«Je ne pensais pas que ce serait comme ça quand je suis arrivée chez Boels-Dolman. J’avais imaginé que ce serait strict, un peu froid mais, au contraire, l’ambiance est vraiment détendue.»
L’affirmation a de quoi surprendre. On est ici devant l’équipe qui a dominé le circuit World Tour féminin l’an dernier. Beaucoup grâce à la championne olympique Anna van der Breggen, qui a collectionné les victoires dans les classiques ardennaises, le Giro Rosa et le Tour de Californie. L’escouade néerlandaise dispose également comme équipières de luxe de l’ancienne championne mondiale Lizzie Deignan (gagnante à Plouay, 2e à l’Amstel, à la Flèche, à Liège-Bastogne-Liège et à Strade Bianche en 2017), de l’actuelle détentrice du maillot arcen-ciel en la personne de Chantal Blaak, de même que de la redoutable Américaine Megan Guarnier… sans oublier la championne canadienne au contre-la-montre qu’est Canuel.
Autant de talents pourrait poser problème.

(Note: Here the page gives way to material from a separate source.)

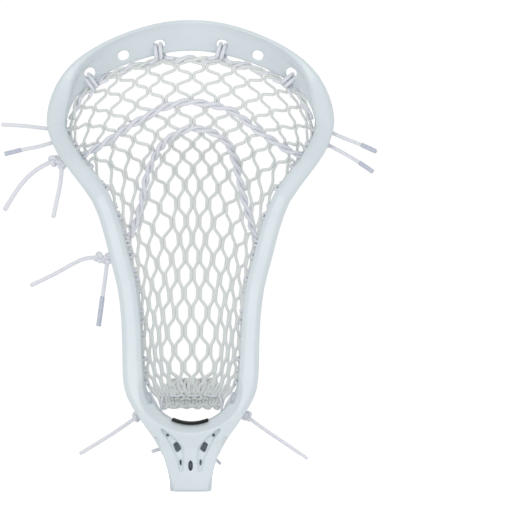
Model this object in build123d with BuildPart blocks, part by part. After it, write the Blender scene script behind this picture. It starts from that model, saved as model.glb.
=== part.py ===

Et on avait l’impression, par exemple, que Guarnier n’était pas particulièrement ravie de céder le poste de meneuse à Van der Breggen pour la Californie. Or il semble régner un réel esprit de collégialité chez les Néerlandaises. «Je pense que l’an dernier, à peu près tout le monde a eu une victoire dans l’équipe», expose celle qui a porté le maillot rose de meneuse à la suite du contre-la-montre par équipe en ouverture du Giro Rosa, quelques semaines après avoir traversé la ligne la première sur la Volta Limburg Classic, aux Pays-Bas. «Qu’une fille détenant le palmarès de Lizzie soit aussi bien disposée pour travailler dans l’intérêt d’une autre coureuse, cela illustre bien l’esprit qui règne chez Boels-Dolman», ajoute l’Abitibienne.
Manifestement, les choses vont mieux qu’avant dans le cyclisme féminin. On est à mille lieues de la parité avec les hommes, tant en matière de calendrier, de salaires que de budgets, «et il y a encore beaucoup d’équipes où ça a l’air effectivement difficile», nous dit Karol-Ann, mais du point de vue de la course, le spectacle est drôlement plus relevé qu’auparavant. Moins d’attentisme, une grande finesse de stratégie en même temps que se multiplient les agressifs paris d’attaques précoces, tout concourt à faire du très récent circuit World Tour féminin une série d’excellentes épreuves sportives. «Je pense qu’en effet, la qualité de l’ensemble s’élève. Le circuit se bonifie d’année en année, le calibre général également, alors ça donne un résultat fort impressionnant.»
Visiblement de bonne humeur, pouffant de rire au fil des questions, Canuel sait cependant que le printemps sera dur. D’abord parce que la compétition s’annonce féroce et qu’Anna van der Breggen aura tout un florilège de titres à défendre. Mais aussi parce que l’éloignement lui pèse de plus en plus. Elle a beau avoir fait de Gérone, en Espagne, un douillet point de chute européen, sa famille et son copain lui manquent. «On dirait que ça empire avec les années, réalise-t-elle. Mais bon, ça fait partie de la job. C’est pour ça que, quand la saison finit, contrairement à d’autres qui voyagent, moi, je rentre à la maison.»
Discrète quant à ses aspirations pour la saison, elle esquisse quelques fantasmes à concrétiser: une étape au Giro, un championnat canadien dans la course sur route. D’ici là, le froid, les pavés et quelques monuments cyclistes l’attendent. «Je suis nerveuse, mais j’ai hâte.»